Turkish Planes Strike Kurdish Rebel Targets in Northern Iraq

Turkish warplanes attacked dozens of Kurdish rebel targets in Iraq on Monday as part of a U.S.-backed campaign to chip away at guerrilla strength while avoiding the risks of a ground-based offensive across the border.

The planes hit 70 targets that were "detected and verified by intelligence sources," the Turkish military said in a possible reference to the U.S. intelligence it is receiving.

The Turkish government has fought for more than two decades against Kurdish rebels who seek autonomy in southeastern Turkey. For years, the PKK rebel group has launched attacks into Turkish territory from virtual safe havens in northern Iraq.

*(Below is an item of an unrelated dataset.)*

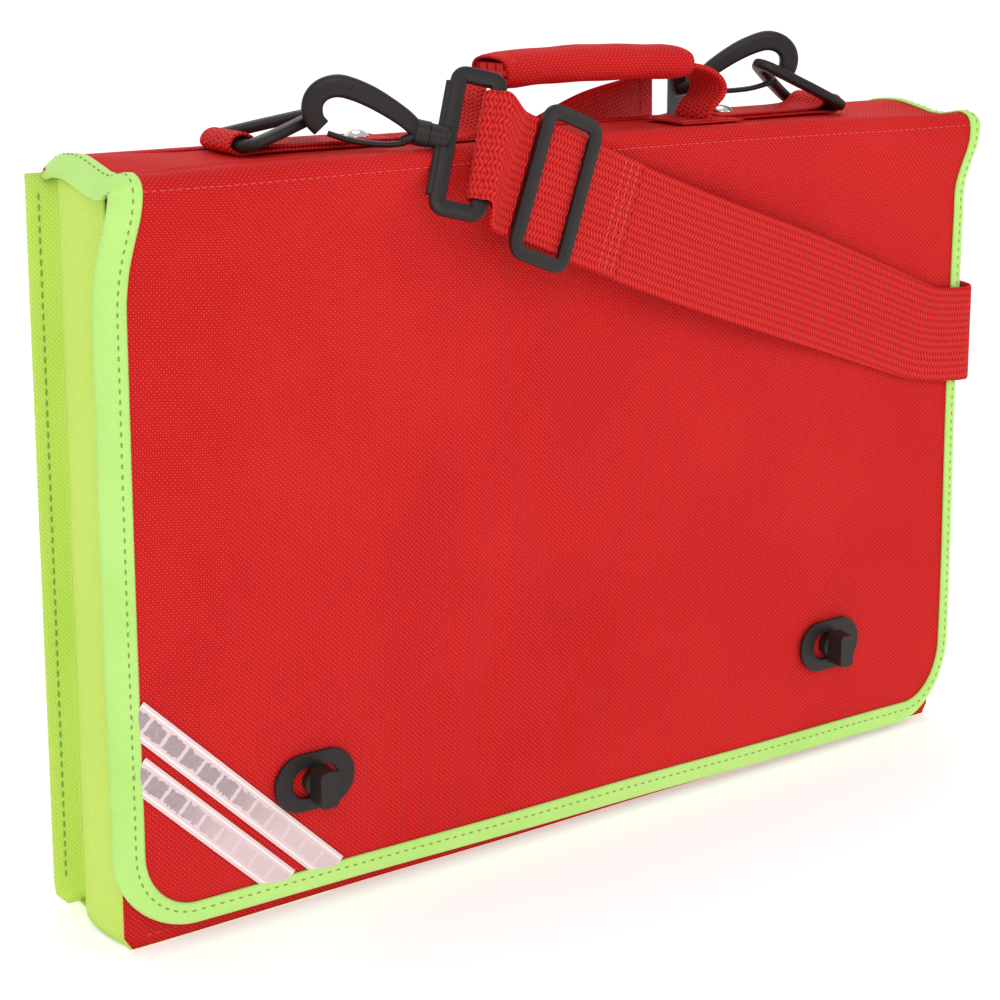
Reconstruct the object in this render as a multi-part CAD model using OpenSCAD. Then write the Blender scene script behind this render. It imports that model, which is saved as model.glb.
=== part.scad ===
// Flap-over document satchel with lime gussets and binding, two turn locks, a carry handle and a
// shoulder strap clipped to two rings. Millimetres, +Z up, X across the width, front at -Y, base at Z = 0.

/* [Body] */
// Width of the back panel
body_w = 448; // [430:1:470]
// Height of the body up to the lid
body_h = 297; // [290:1:305]
// Depth over the front and back panels
body_d = 50; // [46:1:56]
// Thickness of the coated fabric
fabric_t = 1.2; // [0.8:0.1:1.4]

/* [Lid and flap] */
// Width of the lid and flap without the binding
flap_w = 442; // [436:1:446]
// Visible width of the binding
binding_w = 9; // [7:0.5:11]
// Radius of the lower flap corners
flap_r = 31; // [26:1:36]
// Width of the reflective tape
tape_w = 12; // [10:0.5:13]

/* [Turn locks] */
// Distance of each lock from the centre line
lock_x = 138; // [130:1:146]
// Height of the locks above the base
lock_z = 55; // [50:1:60]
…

The warplanes hit PKK targets in the Avasin-Basyan and Hakurk regions of northern Iraq during a 12-hour operation, the military said on its Web site. "Utmost sensitivity was shown so that the civilian population in the region was not affected," it said.

The reference to civilians reflected a desire to avoid a wider conflict with Iraq's central government or with Iraqi Kurds who suspect Turkey wants to undermine their own separatist tendencies. Washington has pressed Turkey, a NATO ally, to act with relative restraint so that peaceful areas of northern Iraq do not succumb to the upheaval experienced elsewhere in the country.

Turkey has confirmed a total of five aerial attacks inside Iraq since Dec. 16, though Iraqi Kurdish officials have reported other airstrikes.

Turkey's military says its raids have inflicted heavy losses on the PKK, killing up to 175 rebels and destroying command and logistic centers, shelters, and ammunition depots. PKK officials have disputed claims that their operations have been thrown into disarray, and military analysts have speculated that guerrillas dispersed months ago as airstrikes loomed.

As in previous raids, there was no immediate way to independently assess the impact of the latest strike in a remote, mountainous region.

Adem Uzun, a member of the rebel command, said 15 to 20 Turkish jets bombed rebel areas in northern Iraq, according to Firat, a Kurdish news agency. The rebels suffered no casualties, the news agency reported, citing an interview with Uzun by a Denmark-based Kurdish television station.

Senior Iraqi Kurdish officials said earlier Monday that Turkish jets bombed mostly abandoned areas near the towns of Khnera, Khwakurd and Sidakan in Irbil province.

There were no casualties among civilians or Iraqi Kurd fighters known as peshmerga, said Jabbar Yawar, an undersecretary at the ministry governing the peshmerga forces.

The PKK's fight for autonomy has left up to 40,000 people dead over two decades.

The winter is usually a period when rebels rest and resupply before escalating attacks in the spring. Some previous cross-border campaigns by Turkey have hurt rebel strength, but failed to eradicate the group.

The United States and the European Union consider the PKK a terrorist organization. The group is less powerful than in its heyday in the 1990s, but still commands the support of a significant, though possibly dwindling, segment of Turkey's Kurdish population.

The West has urged Turkey to accelerate programs that would help undermine the PKK through non-military means, granting Kurds more cultural rights and promoting economic development in the impoverished southeast, where Kurds constitute a majority of the population. Turkey has taken steps in that direction as part of its effort to join the European Union, but critics say much more can be done.